For Sri Lanka’s likely pace attack will comprise Kasun Rajitha’s accuracy, Lahiru Kumara’s distinctly inaccurate pace and the left-arm skiddy swing of Vishwa Fernando, who was seen in Yorkshire colours earlier this season. Pat Cummins, Josh Hazlewood and Mitchell Starc it is not.
So it may be that Lawrence’s rather unusual technique is not examined too thoroughly. The slightly slow nature of his footwork (reason enough to shelve an exaggerated trigger movement some years ago), with a front pad that barely moves and makes an enticing target for any fast bowler nipping the ball back sharply, and a tendency to throw his hands at the ball without much transfer of weight into the stroke may not be exposed.
It may be that instead his quicksilver wrists, whipping balls to leg with often contorted body movements, and unwavering self-belief are instead spoken about this week.
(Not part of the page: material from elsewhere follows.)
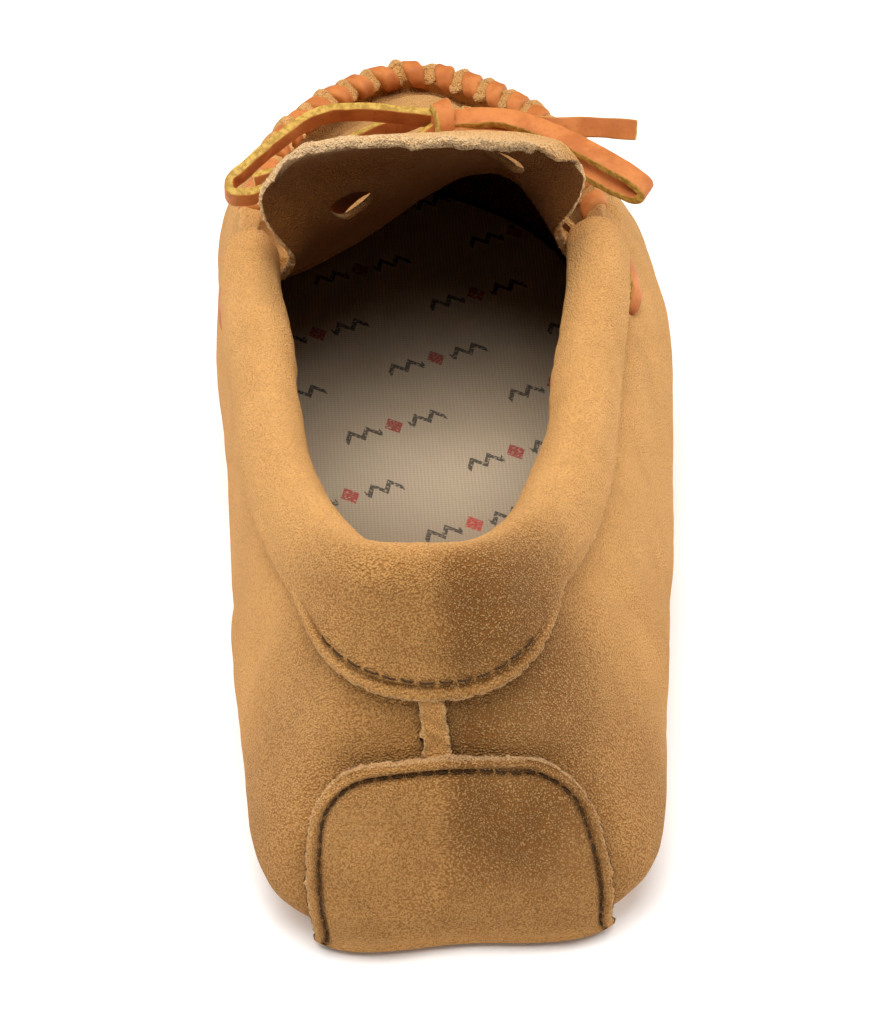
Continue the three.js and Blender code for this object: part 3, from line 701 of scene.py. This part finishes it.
def make_plug_and_tongue():
    sides = np.linspace(-1, 1, 15)
    flap = [tongue_point(sides, lerp(fold_up(sides) + 0.015, 1, share))
            for share in np.arange(6, 0, -1) / 6]
    root = [tongue_point(sides, share * fold_up(sides)) for share in (1, 0.75, 0.5, 0.25)]
    turns = list(range(FRONT, TOE - 1)) + [TOE - 1, TOE - 0.6, TOE - 0.25, TOE - 0.03]
    coarse = np.stack(flap + root + [plug_row(t) for t in turns])
    rows, cols = PLUG_GRID
    grid = widened(through(coarse, np.linspace(0, 1, rows)), cols)
    grid, slits, slot_shade = open_slots(grid, len(flap), (rows - 1) / (len(coarse) - 1))
    index = np.linspace(0, len(coarse) - 1, rows)
    first = len(flap) + len(root)
    turn = np.interp(index, np.arange(first, len(coarse)), turns)[:, None]
    side = np.linspace(-1, 1, cols)[None]
    on_plug = smooth((index - first + 1) / 1.5)[:, None]
    edge = 1 - np.abs(side)
    signed = np.where(side > 0, turn, AROUND - turn)
    relief = on_plug * pucker(signed) * (0.7 * bell(edge - 0.02, 0.12) + 0.35 * bell(edge - 0.05, 0.3))
    relief += 0.4 * ripple(grid, 40, 21) + 0.15 * ripple(grid, 14, 22) + 0.05 * ripple(grid, 5, 23)
    rim = bell(index / len(flap), 0.16)[:, None]
    relief += rim * 0.35 * ripple(grid, 6, 24)
    normal = grid_normals(grid)
    if (normal[rows // 3, cols // 2] * np.array([0, 1, 0.2])).sum() < 0:
        normal = -normal
    relief = relief * smooth((index[-1] - index) / 1.5)[:, None]
    upper = grid + normal * relief[..., None]
    lower = upper - normal * SUEDE * (1 + 0.45 * rim[..., None])
    pale = 0.55 * bell(index / len(flap), 0.22)[:, None]
    # The dark mark round the slots is painted shade.
    return section_mesh("plug_and_tongue", upper, lower, {"dark": slot_shade, "raw": pale}, slits,
                        1 - 0.9 * on_plug[:, 0])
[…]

Lawrence will certainly hope so. He is 27 now, with 11 Tests behind him, none of them during the Bazball era. Whippersnappers like Jordan Cox are emerging. Lawrence’s championship form this year has been good, averaging 53.09 with two centuries, but in the Hundred and the Vitality T20 Blast he has averaged only 14.12 and 11.77 respectively, and he mainly opened in the Blast too.
Opening may not be his preferred route of return to the Test scene, but often the harsher road can be the most rewarding and illuminating.